Michigan needed a new face of the defense — new teaching techniques, a new personality, and new energy.
Michigan opted for someone head coach Jim Harbaugh’s brother (Baltimore Ravens head coach John Harbaugh) was very familiar with — his linebackers coach, Mike Macdonald.
“My brother John was like, Yeah, this is the guy I would hire and probably would be our next defensive coordinator here in Baltimore after (defensive coordinator) Wink (Martindale),” Harbaugh said. “And what he liked about him, what he told me, when I asked him what he liked about him, he said he’s really smart, he was in on the ground floor of the Ravens when they changed their defense, invented their defense and their scheme. Very detailed and very good teacher.”
Macdonald’s coaching career, which spans over a decade, includes two distinct stops, learning under two highly successful coaches in Mark Richt at Georgia and John Harbaugh in Baltimore.
Macdonald’s coaching history
2010: Georgia- Graduate Assistant
2011-2013: Georgia- Defensive Quality Control
2014: Baltimore Ravens- Intern
2015-16: Baltimore Ravens- Defensive Assistant
2017: Baltimore Ravens- Defensive Backs Coach
2018-20: Baltimore Ravens- Linebackers Coach
2021-present: Michigan- Defensive Coordinator
As John Harbaugh told Jim, Macdonald was part of Baltimore overhauling their scheme and building it from the ground up, something that likely aided Macdonald when assembling Michigan’s defense to fit the strengths of its current playmakers.

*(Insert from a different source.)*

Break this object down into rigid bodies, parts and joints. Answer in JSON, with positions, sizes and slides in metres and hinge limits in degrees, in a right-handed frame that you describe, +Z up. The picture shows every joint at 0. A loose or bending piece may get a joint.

The Ravens defense blitzed a big amount with Macdonald on staff, in fact they were No. 1 in blitz percentage in 2020 at 44.1%.
“You look at the Ravens defense and what Wink has been able to do and the rest of our staff the last few years. You’re like, man, guys are flying all over the place. That’s kind of what we’re trying to create here,” Macdonald told the media. “I think the secret sauce is that it’s really not that complicated. Again, just different concepts layered together. We’re trying to create complexity to an offense. Really trying to make the offense’s life a living nightmare.”
When it comes to scheme, the opposition won’t be able to completely pigeon hole the unit. “We’re gonna do everything, baby. We’re gonna pattern match, we’re gonna play zone, we’re gonna play man. Gonna have it all,” Macdonald said.
And even with doing everything, Macdonald isn’t trying to complicate things. The defense has been learning one principle of the scheme before moving onto the next — and if they’re not firing at all cylinders at one layer they aren’t moving on until they understand what to do.
The install of the defense has been methodical under Macdonald, as has the labels Macdonald chooses not to put on players at certain positions. “The guys playing on the edge of our defense, whether you call him a linebacker, whatever you want to call him, some fancy name, everyone has some fancy name for some outside backer. Look, man, set the edge, make sure you rush the passer and when we ask you to drop, don’t screw up. We’re not splitting atoms,” Macdonald said. “There’s a certain temperament, intensity and violence we expect them to play with. I think we’ve got a really strong group of guys that we’re asking to do that and have that skill set.”
Macdonald, 34, has been receiving great reviews from coaches on Michigan’s staff, as well as veteran leaders such as defensive end Aidan Hutchinson. “Coach Mac came in here with a lot of energy and its a different type of focus,” Hutchinson said. “You can tell he’s been in the league for the past eight years. He’s got that way about him. I like what we’re doing with the defense. I like the culture he is instilling in us, I think he’s doing a really good job and I’m just really fired up to have him as my coach.”
Macdonald’s task is a tall one — but one that can be accomplished. There can be quick turnarounds in college football from year-to-year in regards to how a defense or offense performs, and that’s what Michigan aims to achieve on both sides of the ball in 2021.
There’s a lot of work ahead for Macdonald and Michigan’s defense to become respected, and as linebacker Josh Ross put it, they like being the underdogs. “We know what’s going on inside our building. We know how we’ve changed. We know how we’ve gotten better. We know how we’ve grown,” Ross said. “And everybody is going to see that when the season comes.”